- [What the task asks]: Return every line of the material exactly.

- [Data block]:
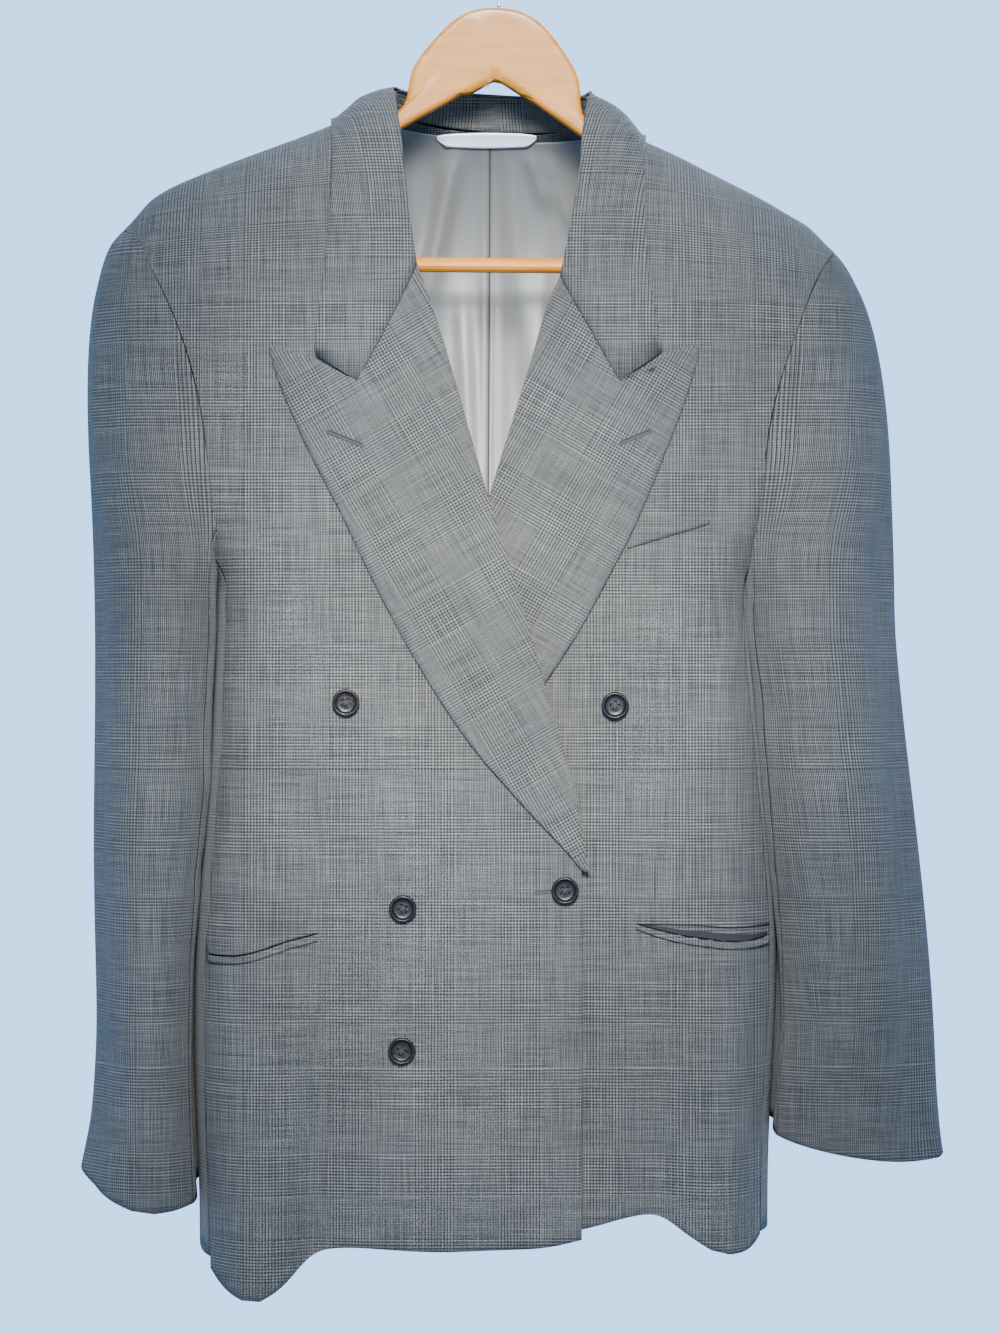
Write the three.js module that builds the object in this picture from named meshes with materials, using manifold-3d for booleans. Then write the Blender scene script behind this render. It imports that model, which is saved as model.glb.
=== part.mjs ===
// A double breasted blazer hanging on a wooden hanger.
// Millimetres, +Z up, +X to the viewer's right, the fronts face -Y.
// The origin is the inside top of the hook, where the hanger is held.
// "right" and "left" are the wearer's: the wearer's right side lies at -X.

import * as THREE from 'three';
import Module from 'manifold-3d';
import { mergeVertices } from 'three/addons/utils/BufferGeometryUtils.js';

const wasm = await Module();
wasm.setup();

// Driving sizes of the cloth
const CLOTH = 1.8;
const LINING = 1.0;
const SEAM = 0.3;
const DEPTH = 66;
const SHOULDER_DROP = 110;
const SIDE_ROUND = 45;
const UNDERLAP_SINK = 6.5;
const UNDERLAP_RAMP = 60;
const LAPEL_LIFT = { right: 0.8, left: 1.2 };
const COLLAR_BULGE = 2.2;
const COLLAR_ROLL_RISE = 1.4;
const LABEL_GAP = 0.4;
const LABEL_WALL = 0.6;
const UNDERARM_DROP = { right: 272, left: 255 };
const SEAM_INSET = { right: 9.6, left: 7.2 };
const UNDERARM_DIP = 15;
const SLEEVE_TOP = -485;
const SLEEVE_GAP = 0.6;
const CAP_SHARE = 0.42;
const ARMHOLE_SEAM_SHARE = 0.86;
const ARMHOLE_SPACING = 1.25;
const TRIM_LIFT = 0.9;
const TRIM_CLOTH = 1.2;
const BUTTON = { radius: 9.3, height: 4, holeRadius: 0.9, holeSpread: 2 };
const CUFF_BUTTON_RADIUS = 7.6;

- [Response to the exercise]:
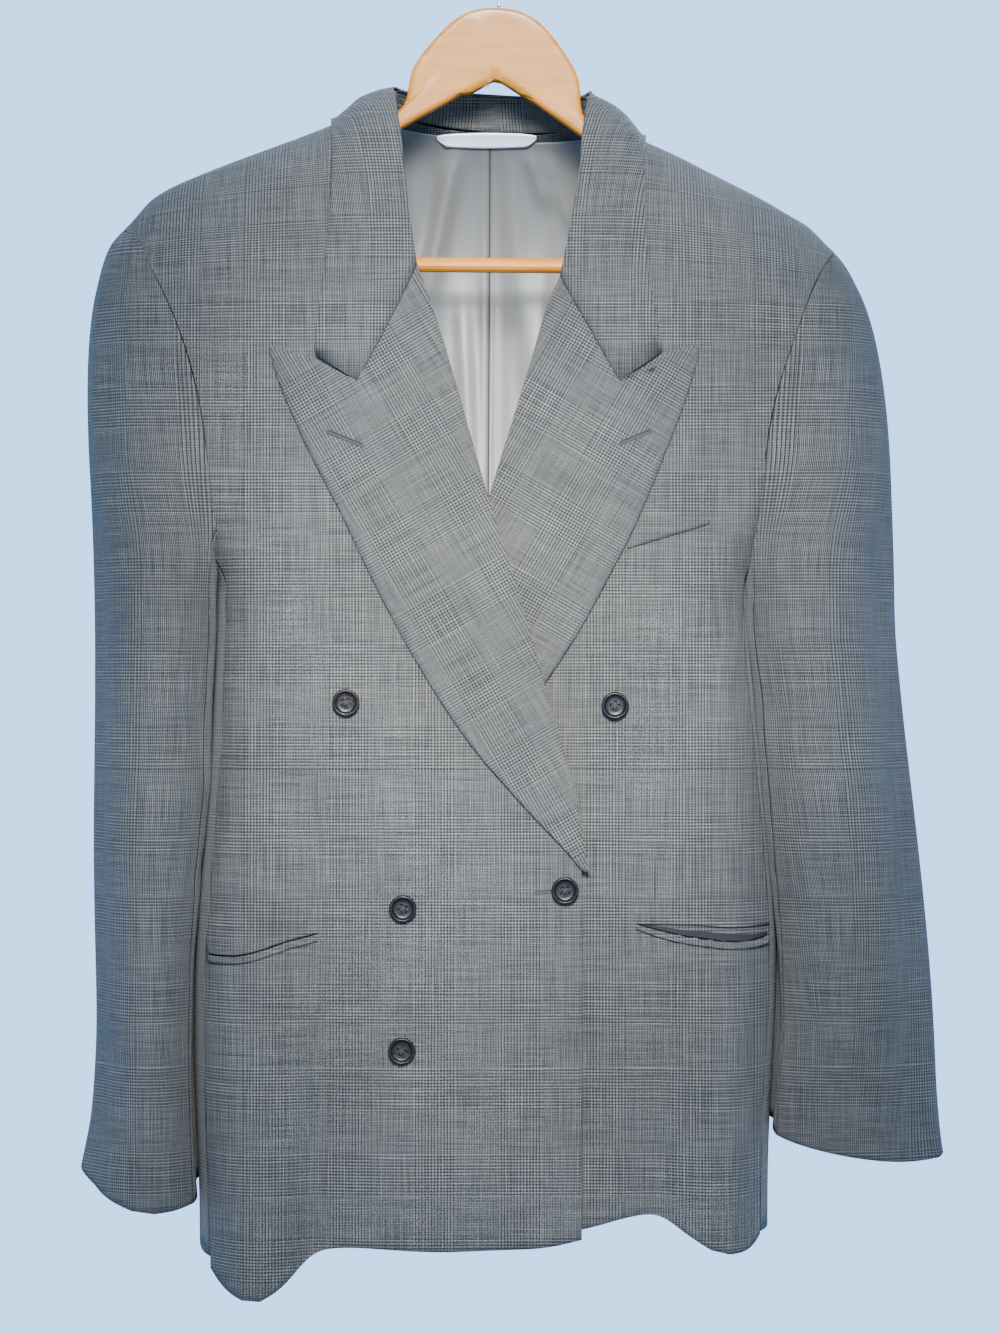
Write the three.js module that builds the object in this picture from named meshes with materials, using manifold-3d for booleans. Then write the Blender scene script behind this render. It imports that model, which is saved as model.glb.
=== part.mjs ===
// A double breasted blazer hanging on a wooden hanger.
// Millimetres, +Z up, +X to the viewer's right, the fronts face -Y.
// The origin is the inside top of the hook, where the hanger is held.
// "right" and "left" are the wearer's: the wearer's right side lies at -X.

import * as THREE from 'three';
import Module from 'manifold-3d';
import { mergeVertices } from 'three/addons/utils/BufferGeometryUtils.js';

const wasm = await Module();
wasm.setup();

// Driving sizes of the cloth
const CLOTH = 1.8;
const LINING = 1.0;
const SEAM = 0.3;
const DEPTH = 66;
const SHOULDER_DROP = 110;
const SIDE_ROUND = 45;
const UNDERLAP_SINK = 6.5;
const UNDERLAP_RAMP = 60;
const LAPEL_LIFT = { right: 0.8, left: 1.2 };
const COLLAR_BULGE = 2.2;
const COLLAR_ROLL_RISE = 1.4;
const LABEL_GAP = 0.4;
const LABEL_WALL = 0.6;
const UNDERARM_DROP = { right: 272, left: 255 };
const SEAM_INSET = { right: 9.6, left: 7.2 };
const UNDERARM_DIP = 15;
const SLEEVE_TOP = -485;
const SLEEVE_GAP = 0.6;
const CAP_SHARE = 0.42;
const ARMHOLE_SEAM_SHARE = 0.86;
const ARMHOLE_SPACING = 1.25;
const TRIM_LIFT = 0.9;
const TRIM_CLOTH = 1.2;
const BUTTON = { radius: 9.3, height: 4, holeRadius: 0.9, holeSpread: 2 };
const CUFF_BUTTON_RADIUS = 7.6;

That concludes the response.